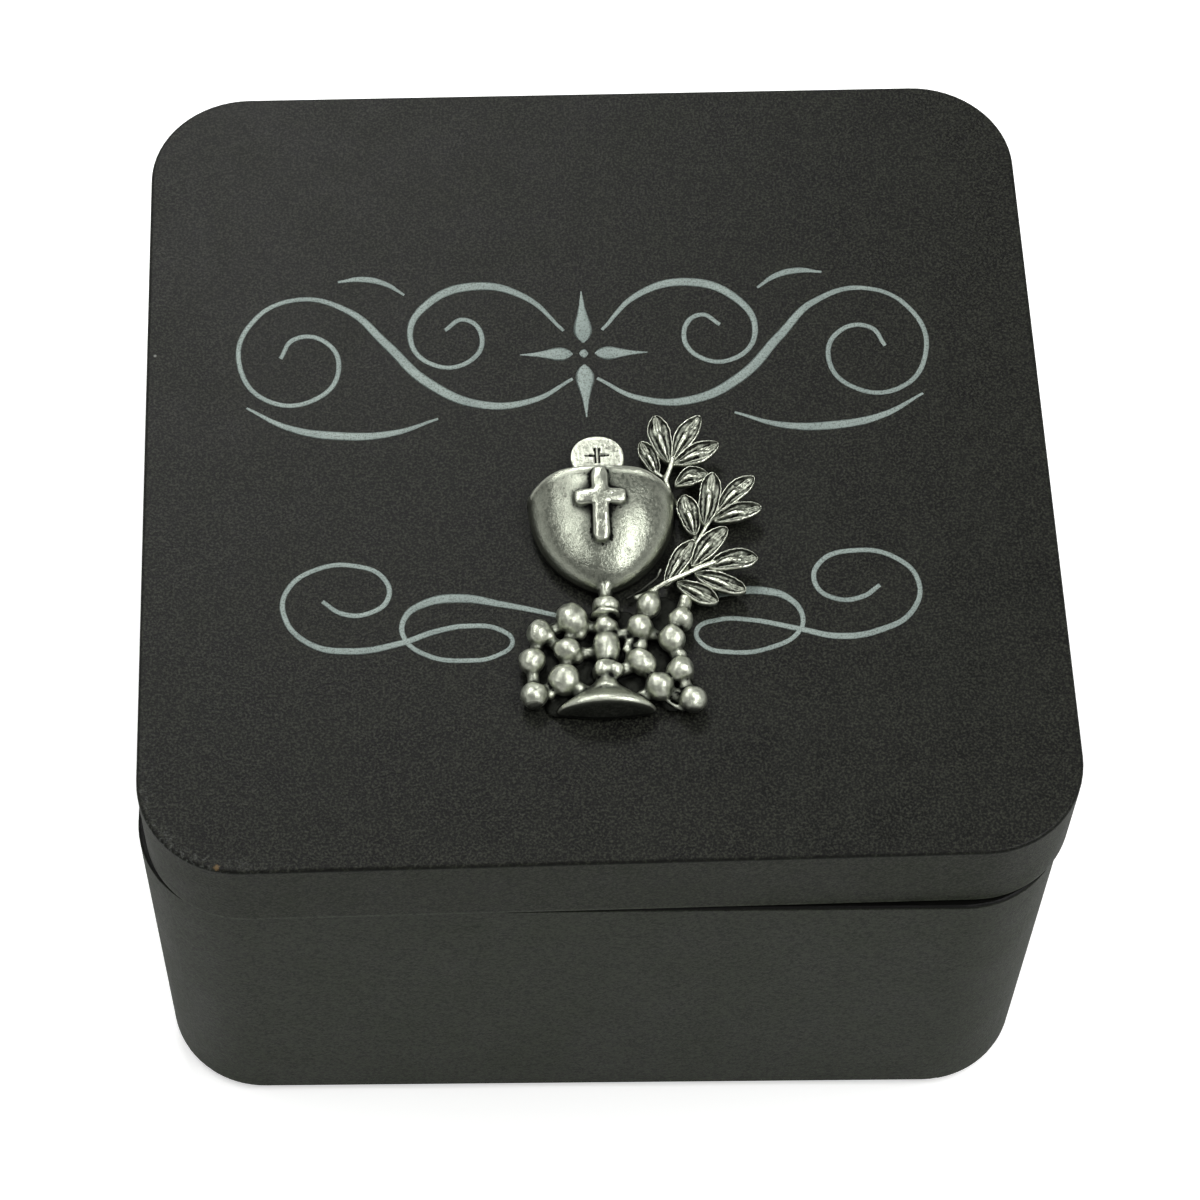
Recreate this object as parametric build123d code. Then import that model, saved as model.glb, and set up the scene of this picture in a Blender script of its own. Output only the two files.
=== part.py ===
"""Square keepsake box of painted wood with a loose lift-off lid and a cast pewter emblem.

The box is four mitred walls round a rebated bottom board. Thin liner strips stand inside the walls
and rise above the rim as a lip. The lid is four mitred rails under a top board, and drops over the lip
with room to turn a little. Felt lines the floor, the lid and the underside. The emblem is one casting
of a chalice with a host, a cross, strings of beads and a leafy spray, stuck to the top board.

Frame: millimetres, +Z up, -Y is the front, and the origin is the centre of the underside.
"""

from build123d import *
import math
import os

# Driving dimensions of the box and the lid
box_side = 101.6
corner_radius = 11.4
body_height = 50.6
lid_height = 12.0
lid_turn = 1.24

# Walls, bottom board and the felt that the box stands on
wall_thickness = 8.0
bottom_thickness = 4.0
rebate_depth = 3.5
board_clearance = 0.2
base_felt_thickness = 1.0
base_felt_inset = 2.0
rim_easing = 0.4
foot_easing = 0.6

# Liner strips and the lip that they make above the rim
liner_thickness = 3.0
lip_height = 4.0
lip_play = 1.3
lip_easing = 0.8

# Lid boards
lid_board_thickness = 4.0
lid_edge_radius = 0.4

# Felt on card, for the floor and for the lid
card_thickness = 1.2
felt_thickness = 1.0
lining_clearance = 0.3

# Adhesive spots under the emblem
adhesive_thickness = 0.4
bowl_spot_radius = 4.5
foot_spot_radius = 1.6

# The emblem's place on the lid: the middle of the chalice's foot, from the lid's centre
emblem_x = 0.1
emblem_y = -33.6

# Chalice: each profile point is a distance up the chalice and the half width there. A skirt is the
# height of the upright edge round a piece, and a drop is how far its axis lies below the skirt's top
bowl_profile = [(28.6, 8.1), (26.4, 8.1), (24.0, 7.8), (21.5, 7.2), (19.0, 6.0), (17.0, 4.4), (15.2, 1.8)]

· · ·

__What the task requires__:
Make an exact copy of all the data.

__Output of the exercise__:
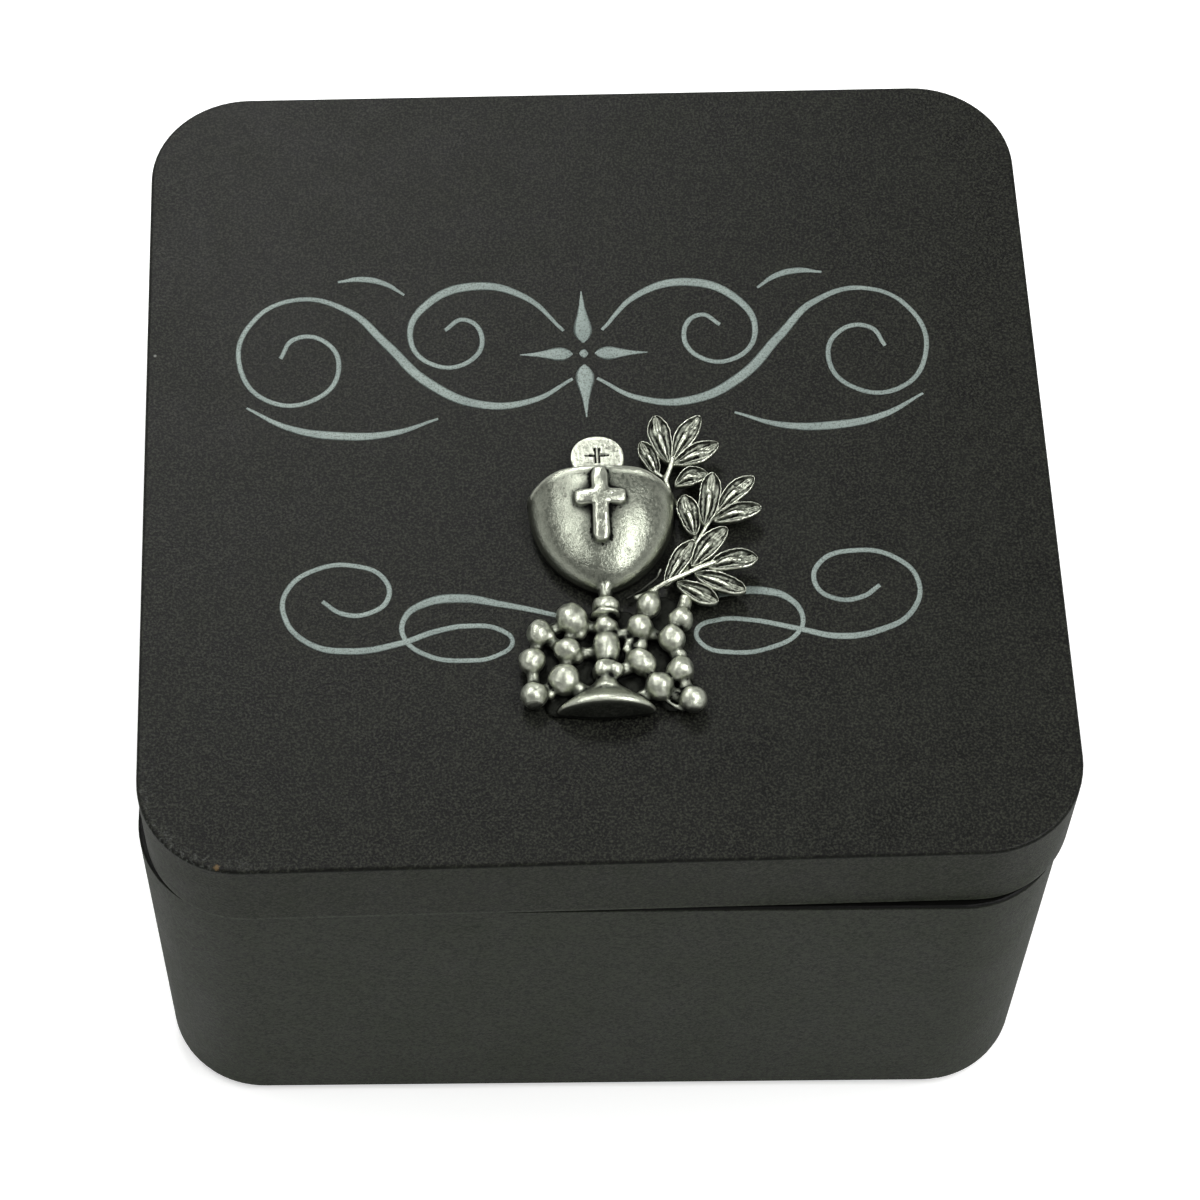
Recreate this object as parametric build123d code. Then import that model, saved as model.glb, and set up the scene of this picture in a Blender script of its own. Output only the two files.
=== part.py ===
"""Square keepsake box of painted wood with a loose lift-off lid and a cast pewter emblem.

The box is four mitred walls round a rebated bottom board. Thin liner strips stand inside the walls
and rise above the rim as a lip. The lid is four mitred rails under a top board, and drops over the lip
with room to turn a little. Felt lines the floor, the lid and the underside. The emblem is one casting
of a chalice with a host, a cross, strings of beads and a leafy spray, stuck to the top board.

Frame: millimetres, +Z up, -Y is the front, and the origin is the centre of the underside.
"""

from build123d import *
import math
import os

# Driving dimensions of the box and the lid
box_side = 101.6
corner_radius = 11.4
body_height = 50.6
lid_height = 12.0
lid_turn = 1.24

# Walls, bottom board and the felt that the box stands on
wall_thickness = 8.0
bottom_thickness = 4.0
rebate_depth = 3.5
board_clearance = 0.2
base_felt_thickness = 1.0
base_felt_inset = 2.0
rim_easing = 0.4
foot_easing = 0.6

# Liner strips and the lip that they make above the rim
liner_thickness = 3.0
lip_height = 4.0
lip_play = 1.3
lip_easing = 0.8

# Lid boards
lid_board_thickness = 4.0
lid_edge_radius = 0.4

# Felt on card, for the floor and for the lid
card_thickness = 1.2
felt_thickness = 1.0
lining_clearance = 0.3

# Adhesive spots under the emblem
adhesive_thickness = 0.4
bowl_spot_radius = 4.5
foot_spot_radius = 1.6

# The emblem's place on the lid: the middle of the chalice's foot, from the lid's centre
emblem_x = 0.1
emblem_y = -33.6

# Chalice: each profile point is a distance up the chalice and the half width there. A skirt is the
# height of the upright edge round a piece, and a drop is how far its axis lies below the skirt's top
bowl_profile = [(28.6, 8.1), (26.4, 8.1), (24.0, 7.8), (21.5, 7.2), (19.0, 6.0), (17.0, 4.4), (15.2, 1.8)]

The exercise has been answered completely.